The return will be a tremendous new recreational and sporting facility conveniently located and available to everyone in the county, while also creating a significant attraction for visitors. Tourism is the cleanest possible industry any community can cultivate, and our county woefully lacks in attractions for this important economic engine. Siting this facility near the interstate will help fill that gap.
It cannot be emphasized enough: Voters must go into the booth with eyes wide open. Choosing to kill this project not only is woefully shortsighted, but would likely dampen enthusiasm for any future investments in county improvements. Yet approving it will mean a property tax increase, which understandably is hard to ask when the economic outlook is gloomy.
But we believe that when this facility is completed in 18-24 months, and when the economic cycles have turned brighter, our citizens will benefit tremendously - and will be relieved that they had the guts to make such a significant investment in this community.
The best tax is one which is spread across the most taxpayers, giving everyone a stake in how the money is spent. A sales tax not only is spread over a broad base, but even brings in revenue for local benefit from non-residents who just happen to visit.
We have always been a strong supporter of the county's SPLOST programs, which bring in significant revenue a penny at a time and spread benefits throughout the community.
That is why it is with great reluctance that we recommend voters defeat this year's SPLOST proposal.
There are several significant reasons that make this conclusion inevitable - and foremost are the proposal's spending priorities. In short, this SPLOST is far too fat with government growth, and too lean on citizen benefit.
The six-year life of the sales tax, which begins in 2011 but would be tapped early through bonds issued in advance of the sales-tax revenue, is expected to bring in as much as $180 million.
Of that amount, more than $40 million is earmarked for expansion of space for government. That includes needed jail expansion, but even that worthy project tacks on more office space.
Most troubling is the $17.4 million set aside to expand the nearly-new courthouse, and with it to build a parking deck at the government center. That deck primarily would be used by county bureaucrats, whose numbers assuredly would multiply to fill the additional space created for them in the expansion of county government complex offices that also are part of the plan.

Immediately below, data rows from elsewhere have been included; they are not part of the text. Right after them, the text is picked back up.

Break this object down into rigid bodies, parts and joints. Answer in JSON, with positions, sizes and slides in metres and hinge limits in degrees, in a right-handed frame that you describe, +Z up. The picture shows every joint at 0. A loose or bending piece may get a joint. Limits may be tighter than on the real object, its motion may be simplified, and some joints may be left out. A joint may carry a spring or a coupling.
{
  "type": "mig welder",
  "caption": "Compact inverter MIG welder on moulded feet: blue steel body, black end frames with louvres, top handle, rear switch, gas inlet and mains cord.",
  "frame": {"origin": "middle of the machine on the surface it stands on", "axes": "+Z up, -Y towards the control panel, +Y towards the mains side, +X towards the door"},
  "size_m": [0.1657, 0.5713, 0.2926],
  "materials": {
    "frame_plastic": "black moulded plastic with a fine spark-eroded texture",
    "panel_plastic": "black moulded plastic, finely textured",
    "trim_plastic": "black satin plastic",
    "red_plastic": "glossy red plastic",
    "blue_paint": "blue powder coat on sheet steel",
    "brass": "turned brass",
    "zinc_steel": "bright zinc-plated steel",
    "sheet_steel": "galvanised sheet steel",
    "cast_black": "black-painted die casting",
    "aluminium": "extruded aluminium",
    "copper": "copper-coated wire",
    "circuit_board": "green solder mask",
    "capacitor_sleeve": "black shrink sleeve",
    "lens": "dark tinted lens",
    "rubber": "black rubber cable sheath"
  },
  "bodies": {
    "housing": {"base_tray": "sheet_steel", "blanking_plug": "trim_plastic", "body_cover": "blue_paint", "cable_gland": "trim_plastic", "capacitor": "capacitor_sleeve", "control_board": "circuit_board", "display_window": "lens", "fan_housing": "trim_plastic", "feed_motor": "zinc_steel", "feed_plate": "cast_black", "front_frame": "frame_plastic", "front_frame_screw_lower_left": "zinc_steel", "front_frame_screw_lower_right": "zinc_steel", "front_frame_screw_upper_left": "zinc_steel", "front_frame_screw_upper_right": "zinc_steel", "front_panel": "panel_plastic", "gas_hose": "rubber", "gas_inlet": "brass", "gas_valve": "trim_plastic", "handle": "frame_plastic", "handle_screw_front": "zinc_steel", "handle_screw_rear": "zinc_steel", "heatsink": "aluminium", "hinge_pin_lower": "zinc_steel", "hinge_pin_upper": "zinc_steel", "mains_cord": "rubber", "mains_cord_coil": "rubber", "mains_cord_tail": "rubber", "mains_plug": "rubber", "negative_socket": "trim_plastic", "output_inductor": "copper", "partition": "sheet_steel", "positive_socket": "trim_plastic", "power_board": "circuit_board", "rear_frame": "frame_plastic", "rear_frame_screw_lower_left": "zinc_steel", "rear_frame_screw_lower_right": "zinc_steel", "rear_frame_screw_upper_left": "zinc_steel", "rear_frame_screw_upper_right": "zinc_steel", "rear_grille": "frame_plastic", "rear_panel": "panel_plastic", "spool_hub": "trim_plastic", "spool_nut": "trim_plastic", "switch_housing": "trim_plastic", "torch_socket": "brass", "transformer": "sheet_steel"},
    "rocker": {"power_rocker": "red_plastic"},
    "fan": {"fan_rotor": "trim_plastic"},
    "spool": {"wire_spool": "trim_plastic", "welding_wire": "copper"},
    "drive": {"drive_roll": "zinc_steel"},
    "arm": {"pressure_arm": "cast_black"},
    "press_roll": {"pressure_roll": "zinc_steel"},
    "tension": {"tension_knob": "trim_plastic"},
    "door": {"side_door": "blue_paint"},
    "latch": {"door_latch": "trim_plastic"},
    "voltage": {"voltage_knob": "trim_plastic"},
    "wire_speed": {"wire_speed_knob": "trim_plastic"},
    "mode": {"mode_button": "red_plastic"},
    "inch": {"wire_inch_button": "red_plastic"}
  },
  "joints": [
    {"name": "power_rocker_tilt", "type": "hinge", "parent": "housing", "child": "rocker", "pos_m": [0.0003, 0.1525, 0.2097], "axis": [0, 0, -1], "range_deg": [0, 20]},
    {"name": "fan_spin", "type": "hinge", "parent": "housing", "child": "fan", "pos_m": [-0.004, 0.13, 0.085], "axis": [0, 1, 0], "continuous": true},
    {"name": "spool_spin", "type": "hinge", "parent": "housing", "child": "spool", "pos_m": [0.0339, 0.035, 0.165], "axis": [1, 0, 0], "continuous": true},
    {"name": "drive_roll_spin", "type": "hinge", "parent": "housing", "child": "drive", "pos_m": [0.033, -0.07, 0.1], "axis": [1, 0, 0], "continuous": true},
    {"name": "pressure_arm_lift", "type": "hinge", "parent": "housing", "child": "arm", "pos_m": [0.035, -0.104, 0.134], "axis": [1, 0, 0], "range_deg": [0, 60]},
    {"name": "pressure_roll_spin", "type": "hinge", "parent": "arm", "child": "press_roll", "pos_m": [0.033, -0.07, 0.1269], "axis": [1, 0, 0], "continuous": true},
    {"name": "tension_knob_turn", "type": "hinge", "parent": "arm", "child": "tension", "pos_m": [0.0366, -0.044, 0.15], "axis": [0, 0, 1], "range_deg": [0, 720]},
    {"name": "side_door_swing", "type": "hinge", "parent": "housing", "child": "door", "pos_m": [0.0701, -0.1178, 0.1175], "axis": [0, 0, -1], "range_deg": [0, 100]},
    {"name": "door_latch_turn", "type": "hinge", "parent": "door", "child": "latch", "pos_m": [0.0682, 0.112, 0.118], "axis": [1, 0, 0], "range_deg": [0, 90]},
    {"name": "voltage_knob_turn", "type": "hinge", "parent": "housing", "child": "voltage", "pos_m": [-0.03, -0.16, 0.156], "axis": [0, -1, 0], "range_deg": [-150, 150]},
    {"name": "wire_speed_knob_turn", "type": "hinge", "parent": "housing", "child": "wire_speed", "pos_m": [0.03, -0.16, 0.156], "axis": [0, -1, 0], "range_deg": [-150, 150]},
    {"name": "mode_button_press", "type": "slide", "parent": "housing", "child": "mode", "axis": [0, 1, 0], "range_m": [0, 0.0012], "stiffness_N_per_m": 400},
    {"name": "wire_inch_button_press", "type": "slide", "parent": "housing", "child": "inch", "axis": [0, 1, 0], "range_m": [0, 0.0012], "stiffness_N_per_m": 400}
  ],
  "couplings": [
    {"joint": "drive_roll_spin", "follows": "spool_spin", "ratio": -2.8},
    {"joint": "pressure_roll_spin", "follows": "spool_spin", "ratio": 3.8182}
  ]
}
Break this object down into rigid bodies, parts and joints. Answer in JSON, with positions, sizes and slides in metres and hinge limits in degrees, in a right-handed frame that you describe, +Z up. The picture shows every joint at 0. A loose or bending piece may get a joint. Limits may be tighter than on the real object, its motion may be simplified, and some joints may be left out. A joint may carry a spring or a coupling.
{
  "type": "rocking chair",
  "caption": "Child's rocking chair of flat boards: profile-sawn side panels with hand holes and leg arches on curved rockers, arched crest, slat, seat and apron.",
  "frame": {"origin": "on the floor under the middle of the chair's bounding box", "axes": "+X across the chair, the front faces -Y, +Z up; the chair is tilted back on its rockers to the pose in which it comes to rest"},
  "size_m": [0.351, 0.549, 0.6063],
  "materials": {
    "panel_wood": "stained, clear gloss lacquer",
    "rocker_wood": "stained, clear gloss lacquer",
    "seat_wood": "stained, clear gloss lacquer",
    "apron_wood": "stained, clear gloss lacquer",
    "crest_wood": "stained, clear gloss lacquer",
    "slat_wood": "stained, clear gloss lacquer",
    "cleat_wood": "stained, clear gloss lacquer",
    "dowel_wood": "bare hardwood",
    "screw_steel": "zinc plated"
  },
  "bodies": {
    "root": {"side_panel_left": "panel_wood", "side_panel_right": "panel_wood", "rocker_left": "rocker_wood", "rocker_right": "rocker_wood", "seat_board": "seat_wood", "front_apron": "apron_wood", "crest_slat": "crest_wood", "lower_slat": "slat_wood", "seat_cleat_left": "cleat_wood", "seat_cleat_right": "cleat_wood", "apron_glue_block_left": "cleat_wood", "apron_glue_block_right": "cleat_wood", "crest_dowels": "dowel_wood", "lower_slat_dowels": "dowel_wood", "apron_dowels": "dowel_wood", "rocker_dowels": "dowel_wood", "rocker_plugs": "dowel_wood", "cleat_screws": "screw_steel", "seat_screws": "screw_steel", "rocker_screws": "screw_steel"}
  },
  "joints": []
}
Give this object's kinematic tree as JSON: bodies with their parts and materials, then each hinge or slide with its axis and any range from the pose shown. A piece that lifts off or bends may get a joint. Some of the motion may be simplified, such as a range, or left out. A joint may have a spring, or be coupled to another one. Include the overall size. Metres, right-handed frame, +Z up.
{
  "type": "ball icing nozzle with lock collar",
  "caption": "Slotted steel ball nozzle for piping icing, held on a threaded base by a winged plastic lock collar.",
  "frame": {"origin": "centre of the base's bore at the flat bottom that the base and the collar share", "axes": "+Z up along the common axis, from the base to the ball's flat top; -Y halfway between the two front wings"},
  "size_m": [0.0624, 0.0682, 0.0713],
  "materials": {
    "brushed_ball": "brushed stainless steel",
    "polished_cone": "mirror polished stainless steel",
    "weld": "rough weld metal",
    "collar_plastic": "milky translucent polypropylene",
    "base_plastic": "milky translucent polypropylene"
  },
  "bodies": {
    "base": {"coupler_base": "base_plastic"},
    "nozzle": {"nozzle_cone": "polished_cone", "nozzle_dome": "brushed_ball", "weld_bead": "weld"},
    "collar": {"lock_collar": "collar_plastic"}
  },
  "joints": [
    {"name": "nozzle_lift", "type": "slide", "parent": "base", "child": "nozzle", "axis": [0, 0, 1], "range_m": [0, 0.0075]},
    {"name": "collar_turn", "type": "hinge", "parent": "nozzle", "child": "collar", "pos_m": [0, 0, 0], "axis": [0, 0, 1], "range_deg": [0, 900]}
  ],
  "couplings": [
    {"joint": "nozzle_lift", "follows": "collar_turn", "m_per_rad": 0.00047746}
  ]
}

Even the construction of a new, consolidated health department building expands government - because rather than being shut down, the county's three existing health department facilities would be used "for other county purposes," says County Administrator Steve Szablewski.
In addition to that $40 million expansion of county government space, the SPLOST's really big-ticket item is another nearly $40 million to widen Washington Road.
While that's certainly a useful project, it is a state highway - and would siphon away more than a fifth of the sales-tax revenue. It's especially galling that with such a huge transportation expenditure from the penny tax, commissioners didn't set aside one penny for new sidewalks in the county.
There also are, of course, a tremendous number of valuable, worthy projects in this proposal - from badly needed new fire equipment to water line extensions. If the SPLOST vote fails, are those projects dead?
No. Unlike the aquatic center - which likely would never return after a "no" vote - if the SPLOST vote fails it can simply be brought back to voters later.
Remember: The current sales tax doesn't expire until 2010. After Jan. 1, a new majority of commissioners takes office, and will have an opportunity to learn from this SPLOST's defeat to set priorities focusing more on citizens and less on government growth. They'll have plenty of time to call another SPLOST referendum before the current tax runs out.
Will it be the end of the world if both the aquatic center and SPLOST both pass, or both fail? No. One thing is abundantly clear: Because both represent more "want" than "need," voters would be well within their rights to view them as options.
Either way, voters need to be clear about what they're getting or giving up. And they need to make their voices heard Tuesday.